» STATED PROBLEM
Each line of the material must be returned exactly.

» RECORDED DATA
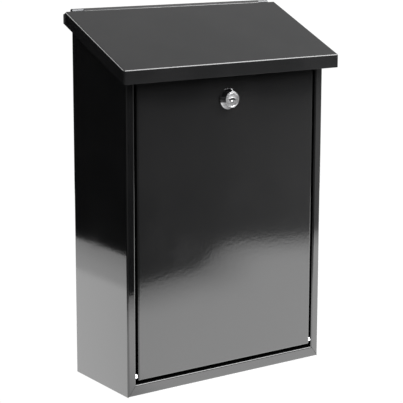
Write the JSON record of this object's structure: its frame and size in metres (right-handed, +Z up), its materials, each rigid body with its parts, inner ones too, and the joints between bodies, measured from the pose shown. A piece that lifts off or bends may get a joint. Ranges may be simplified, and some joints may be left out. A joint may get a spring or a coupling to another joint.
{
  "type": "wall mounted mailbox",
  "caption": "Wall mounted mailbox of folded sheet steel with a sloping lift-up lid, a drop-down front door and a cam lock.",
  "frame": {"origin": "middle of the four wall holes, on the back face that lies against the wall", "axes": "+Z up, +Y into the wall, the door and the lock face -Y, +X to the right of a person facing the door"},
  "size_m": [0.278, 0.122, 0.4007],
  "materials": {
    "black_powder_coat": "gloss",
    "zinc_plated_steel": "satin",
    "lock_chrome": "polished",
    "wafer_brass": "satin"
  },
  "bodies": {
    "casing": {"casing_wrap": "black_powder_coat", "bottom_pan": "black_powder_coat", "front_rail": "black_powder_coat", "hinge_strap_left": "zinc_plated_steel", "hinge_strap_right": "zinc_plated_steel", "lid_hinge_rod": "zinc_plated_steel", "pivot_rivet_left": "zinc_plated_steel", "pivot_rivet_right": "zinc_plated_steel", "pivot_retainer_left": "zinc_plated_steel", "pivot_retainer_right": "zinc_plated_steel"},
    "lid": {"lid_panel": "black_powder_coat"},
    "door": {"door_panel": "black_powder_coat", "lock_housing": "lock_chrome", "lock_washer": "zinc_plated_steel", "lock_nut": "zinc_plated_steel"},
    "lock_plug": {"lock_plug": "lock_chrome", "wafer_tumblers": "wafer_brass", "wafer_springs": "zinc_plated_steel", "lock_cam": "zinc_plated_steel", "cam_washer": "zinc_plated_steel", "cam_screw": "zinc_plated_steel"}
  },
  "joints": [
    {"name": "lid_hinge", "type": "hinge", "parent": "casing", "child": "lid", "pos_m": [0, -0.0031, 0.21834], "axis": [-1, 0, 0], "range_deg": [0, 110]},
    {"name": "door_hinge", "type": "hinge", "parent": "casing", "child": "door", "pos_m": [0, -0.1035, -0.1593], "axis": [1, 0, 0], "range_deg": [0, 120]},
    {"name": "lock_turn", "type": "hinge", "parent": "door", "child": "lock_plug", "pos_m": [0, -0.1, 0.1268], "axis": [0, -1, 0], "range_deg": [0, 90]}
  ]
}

» COMPLETED EXERCISE
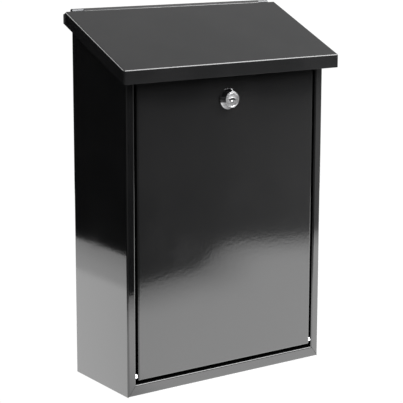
Write the JSON record of this object's structure: its frame and size in metres (right-handed, +Z up), its materials, each rigid body with its parts, inner ones too, and the joints between bodies, measured from the pose shown. A piece that lifts off or bends may get a joint. Ranges may be simplified, and some joints may be left out. A joint may get a spring or a coupling to another joint.
{
  "type": "wall mounted mailbox",
  "caption": "Wall mounted mailbox of folded sheet steel with a sloping lift-up lid, a drop-down front door and a cam lock.",
  "frame": {"origin": "middle of the four wall holes, on the back face that lies against the wall", "axes": "+Z up, +Y into the wall, the door and the lock face -Y, +X to the right of a person facing the door"},
  "size_m": [0.278, 0.122, 0.4007],
  "materials": {
    "black_powder_coat": "gloss",
    "zinc_plated_steel": "satin",
    "lock_chrome": "polished",
    "wafer_brass": "satin"
  },
  "bodies": {
    "casing": {"casing_wrap": "black_powder_coat", "bottom_pan": "black_powder_coat", "front_rail": "black_powder_coat", "hinge_strap_left": "zinc_plated_steel", "hinge_strap_right": "zinc_plated_steel", "lid_hinge_rod": "zinc_plated_steel", "pivot_rivet_left": "zinc_plated_steel", "pivot_rivet_right": "zinc_plated_steel", "pivot_retainer_left": "zinc_plated_steel", "pivot_retainer_right": "zinc_plated_steel"},
    "lid": {"lid_panel": "black_powder_coat"},
    "door": {"door_panel": "black_powder_coat", "lock_housing": "lock_chrome", "lock_washer": "zinc_plated_steel", "lock_nut": "zinc_plated_steel"},
    "lock_plug": {"lock_plug": "lock_chrome", "wafer_tumblers": "wafer_brass", "wafer_springs": "zinc_plated_steel", "lock_cam": "zinc_plated_steel", "cam_washer": "zinc_plated_steel", "cam_screw": "zinc_plated_steel"}
  },
  "joints": [
    {"name": "lid_hinge", "type": "hinge", "parent": "casing", "child": "lid", "pos_m": [0, -0.0031, 0.21834], "axis": [-1, 0, 0], "range_deg": [0, 110]},
    {"name": "door_hinge", "type": "hinge", "parent": "casing", "child": "door", "pos_m": [0, -0.1035, -0.1593], "axis": [1, 0, 0], "range_deg": [0, 120]},
    {"name": "lock_turn", "type": "hinge", "parent": "door", "child": "lock_plug", "pos_m": [0, -0.1, 0.1268], "axis": [0, -1, 0], "range_deg": [0, 90]}
  ]
}